### [Requirements]
Search the data below for the string "scene". Extract every line that contains it.

### [Information supplied]
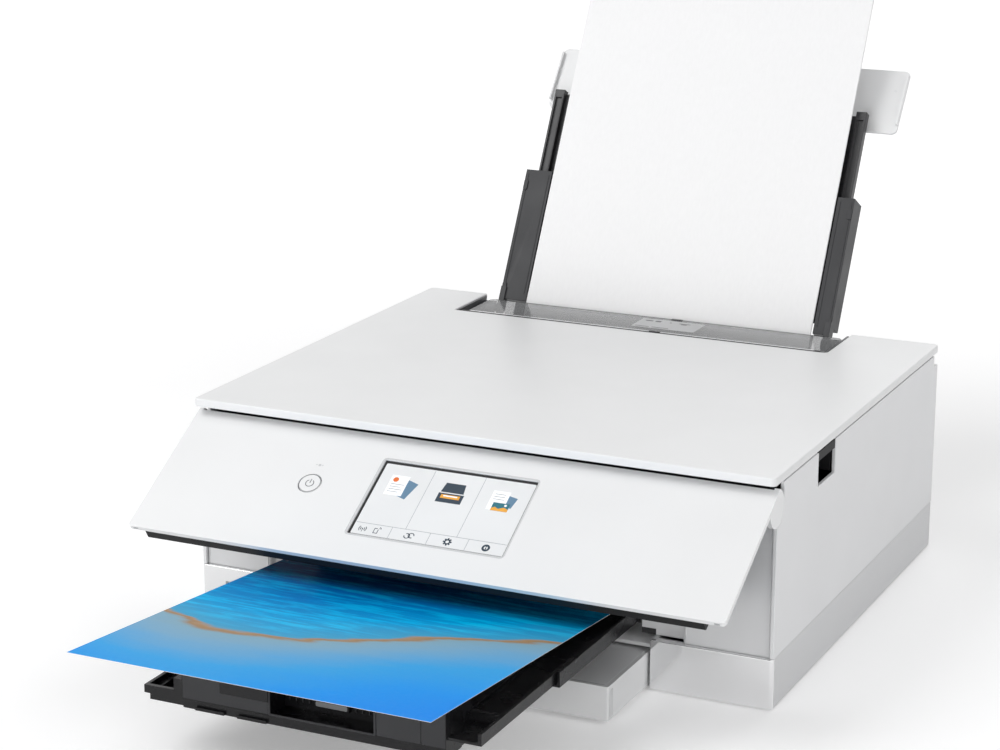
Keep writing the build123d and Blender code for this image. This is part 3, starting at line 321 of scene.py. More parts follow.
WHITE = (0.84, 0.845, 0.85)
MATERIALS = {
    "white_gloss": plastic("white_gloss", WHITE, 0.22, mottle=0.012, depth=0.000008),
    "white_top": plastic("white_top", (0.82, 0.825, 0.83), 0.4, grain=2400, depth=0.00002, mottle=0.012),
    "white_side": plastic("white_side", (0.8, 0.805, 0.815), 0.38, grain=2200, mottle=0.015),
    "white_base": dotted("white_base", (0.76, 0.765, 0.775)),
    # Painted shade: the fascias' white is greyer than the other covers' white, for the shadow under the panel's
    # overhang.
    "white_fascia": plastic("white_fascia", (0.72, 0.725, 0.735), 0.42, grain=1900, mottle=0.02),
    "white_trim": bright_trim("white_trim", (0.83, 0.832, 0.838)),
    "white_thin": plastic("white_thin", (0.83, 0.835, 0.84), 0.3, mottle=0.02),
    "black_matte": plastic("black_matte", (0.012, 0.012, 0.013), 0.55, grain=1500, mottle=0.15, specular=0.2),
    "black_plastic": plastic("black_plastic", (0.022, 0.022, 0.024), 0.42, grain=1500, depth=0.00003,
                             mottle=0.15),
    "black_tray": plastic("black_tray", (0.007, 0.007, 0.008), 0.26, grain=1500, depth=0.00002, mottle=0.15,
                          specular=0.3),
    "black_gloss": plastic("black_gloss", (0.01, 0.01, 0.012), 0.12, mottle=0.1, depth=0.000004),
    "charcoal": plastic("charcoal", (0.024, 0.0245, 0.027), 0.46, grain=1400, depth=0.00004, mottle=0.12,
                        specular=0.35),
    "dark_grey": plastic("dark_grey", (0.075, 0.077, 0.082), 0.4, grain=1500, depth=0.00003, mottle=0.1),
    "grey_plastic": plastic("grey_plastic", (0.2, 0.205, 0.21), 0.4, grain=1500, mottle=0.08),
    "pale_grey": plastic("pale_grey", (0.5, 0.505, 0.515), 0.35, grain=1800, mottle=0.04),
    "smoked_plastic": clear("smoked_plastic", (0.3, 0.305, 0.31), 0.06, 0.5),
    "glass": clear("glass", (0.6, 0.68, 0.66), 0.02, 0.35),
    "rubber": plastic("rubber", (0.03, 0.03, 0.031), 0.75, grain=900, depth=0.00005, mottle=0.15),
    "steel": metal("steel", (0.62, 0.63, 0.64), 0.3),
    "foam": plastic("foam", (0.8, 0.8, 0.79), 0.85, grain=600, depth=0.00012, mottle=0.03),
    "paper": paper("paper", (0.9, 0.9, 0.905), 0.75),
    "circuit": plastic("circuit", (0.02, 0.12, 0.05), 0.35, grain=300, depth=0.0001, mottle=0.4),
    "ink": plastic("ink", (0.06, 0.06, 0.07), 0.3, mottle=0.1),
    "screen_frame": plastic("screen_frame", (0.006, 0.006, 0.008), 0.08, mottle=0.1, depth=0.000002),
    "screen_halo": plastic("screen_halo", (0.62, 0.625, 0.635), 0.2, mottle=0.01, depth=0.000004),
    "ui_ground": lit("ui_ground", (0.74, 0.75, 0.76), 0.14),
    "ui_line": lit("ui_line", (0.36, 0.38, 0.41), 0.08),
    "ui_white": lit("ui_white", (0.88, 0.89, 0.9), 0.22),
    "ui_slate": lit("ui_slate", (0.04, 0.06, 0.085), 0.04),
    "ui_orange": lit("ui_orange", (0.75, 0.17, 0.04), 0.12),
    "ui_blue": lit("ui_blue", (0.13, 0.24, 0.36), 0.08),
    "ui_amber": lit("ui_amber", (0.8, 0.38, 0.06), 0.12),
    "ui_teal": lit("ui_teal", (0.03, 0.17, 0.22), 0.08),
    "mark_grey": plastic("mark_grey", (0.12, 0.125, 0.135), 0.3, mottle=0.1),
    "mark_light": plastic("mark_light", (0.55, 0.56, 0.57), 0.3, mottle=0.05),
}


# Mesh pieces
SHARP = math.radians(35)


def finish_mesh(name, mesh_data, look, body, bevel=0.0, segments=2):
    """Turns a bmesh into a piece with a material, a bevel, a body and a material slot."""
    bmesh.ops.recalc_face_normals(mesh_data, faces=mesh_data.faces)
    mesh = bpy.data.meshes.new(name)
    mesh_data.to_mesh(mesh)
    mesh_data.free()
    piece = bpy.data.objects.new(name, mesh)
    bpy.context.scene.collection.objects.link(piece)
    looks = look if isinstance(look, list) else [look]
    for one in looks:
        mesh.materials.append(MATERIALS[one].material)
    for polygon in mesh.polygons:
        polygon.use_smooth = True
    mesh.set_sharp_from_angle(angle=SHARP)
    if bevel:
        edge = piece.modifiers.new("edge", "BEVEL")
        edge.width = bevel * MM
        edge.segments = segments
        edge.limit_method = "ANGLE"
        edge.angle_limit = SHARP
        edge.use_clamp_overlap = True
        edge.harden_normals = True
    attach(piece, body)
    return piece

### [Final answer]
Keep writing the build123d and Blender code for this image. This is part 3, starting at line 321 of scene.py. More parts follow.
    bpy.context.scene.collection.objects.link(piece)